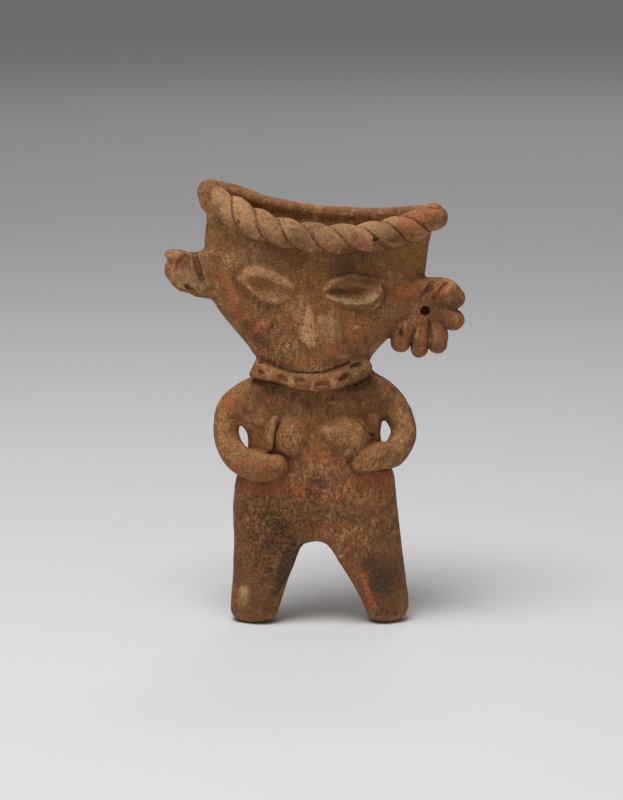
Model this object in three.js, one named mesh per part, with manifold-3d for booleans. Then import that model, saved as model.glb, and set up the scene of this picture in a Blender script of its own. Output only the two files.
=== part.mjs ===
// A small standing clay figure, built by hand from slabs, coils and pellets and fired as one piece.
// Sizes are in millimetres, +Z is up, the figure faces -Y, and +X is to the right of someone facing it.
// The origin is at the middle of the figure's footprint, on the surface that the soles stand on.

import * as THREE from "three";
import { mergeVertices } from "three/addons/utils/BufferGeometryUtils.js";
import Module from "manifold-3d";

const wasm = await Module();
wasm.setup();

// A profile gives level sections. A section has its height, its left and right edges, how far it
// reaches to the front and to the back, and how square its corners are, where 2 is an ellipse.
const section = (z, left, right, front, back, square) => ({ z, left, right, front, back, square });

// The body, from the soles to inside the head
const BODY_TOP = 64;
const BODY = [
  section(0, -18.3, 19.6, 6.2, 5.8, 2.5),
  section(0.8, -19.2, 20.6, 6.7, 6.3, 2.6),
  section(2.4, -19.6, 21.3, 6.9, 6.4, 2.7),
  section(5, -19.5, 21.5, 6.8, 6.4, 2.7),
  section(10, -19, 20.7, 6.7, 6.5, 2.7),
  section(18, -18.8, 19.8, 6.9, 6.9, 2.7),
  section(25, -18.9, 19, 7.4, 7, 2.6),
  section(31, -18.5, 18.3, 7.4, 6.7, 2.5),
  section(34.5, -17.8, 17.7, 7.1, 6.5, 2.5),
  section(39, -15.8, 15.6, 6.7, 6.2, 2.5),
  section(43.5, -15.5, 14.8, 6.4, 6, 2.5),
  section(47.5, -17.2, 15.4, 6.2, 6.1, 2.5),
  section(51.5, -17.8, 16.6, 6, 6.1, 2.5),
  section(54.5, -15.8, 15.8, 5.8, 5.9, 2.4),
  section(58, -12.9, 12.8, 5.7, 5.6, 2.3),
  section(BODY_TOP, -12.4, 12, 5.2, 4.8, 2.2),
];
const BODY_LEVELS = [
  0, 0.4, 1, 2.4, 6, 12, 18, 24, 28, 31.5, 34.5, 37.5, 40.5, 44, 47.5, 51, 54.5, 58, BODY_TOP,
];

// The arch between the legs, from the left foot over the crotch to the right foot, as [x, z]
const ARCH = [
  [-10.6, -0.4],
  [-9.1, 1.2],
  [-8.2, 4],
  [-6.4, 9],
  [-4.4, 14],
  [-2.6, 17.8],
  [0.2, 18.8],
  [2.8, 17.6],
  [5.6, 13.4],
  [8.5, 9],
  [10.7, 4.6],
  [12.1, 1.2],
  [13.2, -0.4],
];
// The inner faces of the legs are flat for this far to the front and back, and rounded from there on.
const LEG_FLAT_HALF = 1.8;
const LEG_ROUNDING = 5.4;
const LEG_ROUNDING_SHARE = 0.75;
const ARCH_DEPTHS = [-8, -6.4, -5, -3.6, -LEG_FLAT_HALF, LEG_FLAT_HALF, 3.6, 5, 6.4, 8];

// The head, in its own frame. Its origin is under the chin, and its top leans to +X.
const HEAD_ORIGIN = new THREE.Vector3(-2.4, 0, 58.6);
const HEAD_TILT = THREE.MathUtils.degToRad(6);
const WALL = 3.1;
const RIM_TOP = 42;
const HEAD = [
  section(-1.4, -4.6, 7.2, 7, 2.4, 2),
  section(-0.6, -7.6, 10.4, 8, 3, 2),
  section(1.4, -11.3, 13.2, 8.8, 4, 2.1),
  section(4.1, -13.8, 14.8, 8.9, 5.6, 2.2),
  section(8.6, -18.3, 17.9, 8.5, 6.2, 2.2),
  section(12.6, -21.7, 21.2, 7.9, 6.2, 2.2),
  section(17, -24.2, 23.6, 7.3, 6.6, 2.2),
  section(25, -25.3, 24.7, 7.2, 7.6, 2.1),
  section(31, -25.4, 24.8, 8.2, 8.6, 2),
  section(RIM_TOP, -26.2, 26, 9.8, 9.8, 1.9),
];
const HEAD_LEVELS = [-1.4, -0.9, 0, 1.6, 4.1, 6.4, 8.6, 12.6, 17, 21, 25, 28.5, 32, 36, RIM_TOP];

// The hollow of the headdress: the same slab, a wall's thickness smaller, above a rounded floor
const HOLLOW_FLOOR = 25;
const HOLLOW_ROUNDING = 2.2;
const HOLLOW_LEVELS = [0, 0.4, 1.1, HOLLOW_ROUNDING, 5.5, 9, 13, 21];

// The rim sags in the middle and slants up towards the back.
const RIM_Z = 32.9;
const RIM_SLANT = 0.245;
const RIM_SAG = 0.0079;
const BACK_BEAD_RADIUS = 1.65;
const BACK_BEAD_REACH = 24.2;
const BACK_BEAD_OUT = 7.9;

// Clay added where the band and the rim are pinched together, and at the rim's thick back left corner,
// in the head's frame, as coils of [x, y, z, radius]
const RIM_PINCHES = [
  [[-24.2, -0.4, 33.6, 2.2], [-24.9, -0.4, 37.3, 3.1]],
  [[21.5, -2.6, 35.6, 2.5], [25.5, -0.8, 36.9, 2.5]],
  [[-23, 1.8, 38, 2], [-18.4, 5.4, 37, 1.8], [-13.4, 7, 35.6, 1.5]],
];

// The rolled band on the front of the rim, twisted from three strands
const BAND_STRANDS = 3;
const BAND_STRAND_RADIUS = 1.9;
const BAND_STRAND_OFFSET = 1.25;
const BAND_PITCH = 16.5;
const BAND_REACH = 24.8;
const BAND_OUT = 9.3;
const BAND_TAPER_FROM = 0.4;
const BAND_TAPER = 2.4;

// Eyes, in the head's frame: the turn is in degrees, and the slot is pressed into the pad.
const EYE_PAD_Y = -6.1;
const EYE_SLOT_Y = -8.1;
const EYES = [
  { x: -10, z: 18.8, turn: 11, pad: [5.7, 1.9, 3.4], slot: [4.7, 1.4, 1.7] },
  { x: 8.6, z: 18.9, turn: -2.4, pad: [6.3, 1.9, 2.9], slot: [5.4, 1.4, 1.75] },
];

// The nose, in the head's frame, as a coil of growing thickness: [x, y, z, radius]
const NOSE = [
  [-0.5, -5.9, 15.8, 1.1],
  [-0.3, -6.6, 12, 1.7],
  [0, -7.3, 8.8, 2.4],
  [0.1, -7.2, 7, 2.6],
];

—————

Exercise details: Each line from the start of the listing above through the line containing "soles stand on." should be copied exactly, please, with no other lines added.

The completed task:
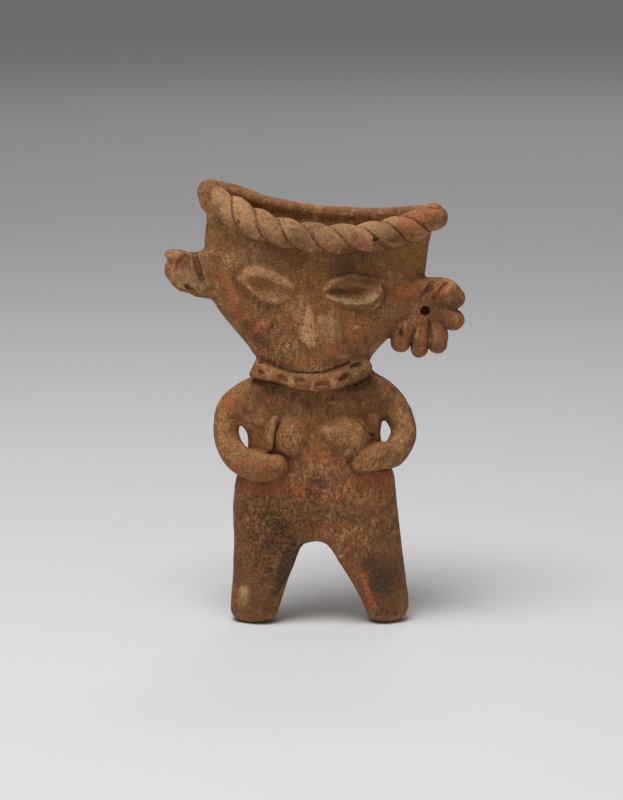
Model this object in three.js, one named mesh per part, with manifold-3d for booleans. Then import that model, saved as model.glb, and set up the scene of this picture in a Blender script of its own. Output only the two files.
=== part.mjs ===
// A small standing clay figure, built by hand from slabs, coils and pellets and fired as one piece.
// Sizes are in millimetres, +Z is up, the figure faces -Y, and +X is to the right of someone facing it.
// The origin is at the middle of the figure's footprint, on the surface that the soles stand on.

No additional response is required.